Was auch bei der deutschen Nationalelf ein Jahrzehnt später zum „Schuhkrieg“ führen sollte, wurde für die Russen zur großen Zerreißprobe. Die Verhandlungen zogen sich über Monate hin. Juran und Salenko nahmen ihre Drohung relativ früh zurück. Kurz vor dem Turnier knickten schließlich auch Mostowoi und Karpin ein. Insgesamt acht der vierzehn Aufrührer fuhren schließlich doch mit in die USA. Aber das bedeutete eben auch, dass gleich sechs der besten Spieler des Landes lieber auf eine WM verzichteten, als unter Sadyrin – und in fremden Schuhen – zu spielen!

WM-Rekord in ungeliebten Schuhen

Der begnadete Kantschelskis blieb dem Turnier ebenso fern wie Kapitän Schalimow, Kirjakow und Dobrowolski. Außerdem fehlten Vasili Kulkow von Benfica Lissabon sowie Igor Kolywanow, der für Foggia in der Serie A spielte und einst der letzte „Fußballer des Jahres“ in der UdSSR gewesen war. Salenko wurde in den USA für seinen Sinneswandel belohnt: In den Schuhen, die er eigentlich nicht mochte, schoss der Stürmer gegen Kamerun fünf Tore, bis heute WM-Rekord. Doch dieser Erfolg nutzte seiner Elf wenig.

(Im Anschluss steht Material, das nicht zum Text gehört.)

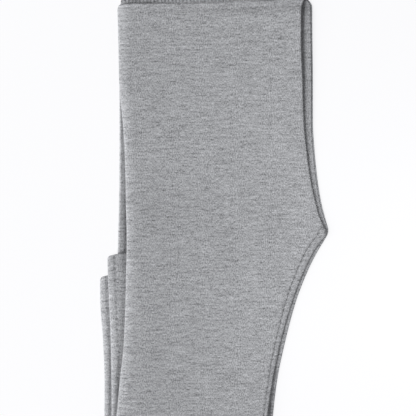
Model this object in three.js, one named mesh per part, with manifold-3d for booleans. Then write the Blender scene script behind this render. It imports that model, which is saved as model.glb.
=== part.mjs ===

Gegen Brasilien hatten die Russen ohne die Meuterer um Kantschelskis keine Chance, und auch gegen Schweden verloren sie sang- und klanglos mit 1:3. „Ich kann mich nicht freuen, wenn mein Land verliert“, sagte Kirjakow in einem Interview, „aber ich habe früh gesagt, dass Russland mit diesem Trainer keine Chance haben wird, insofern fühle ich mich nun bestätigt.“

Eine Woche nach dem Ende der WM trat Sadyrin zurück und wurde durch Oleg Romanzew ersetzt. Zwei Monate später, im September 1994, verlor Russland etwas unglücklich ein Freundschaftsspiel gegen Deutschland. Igor Schalimow führte die Elf als Kapitän auf den Rasen. Andrei Kantschelskis spielte ebenso wie Vasili Kulkow, Igor Kolywanow und Sergei Kirjakow. Alle in Schuhen von Reebok.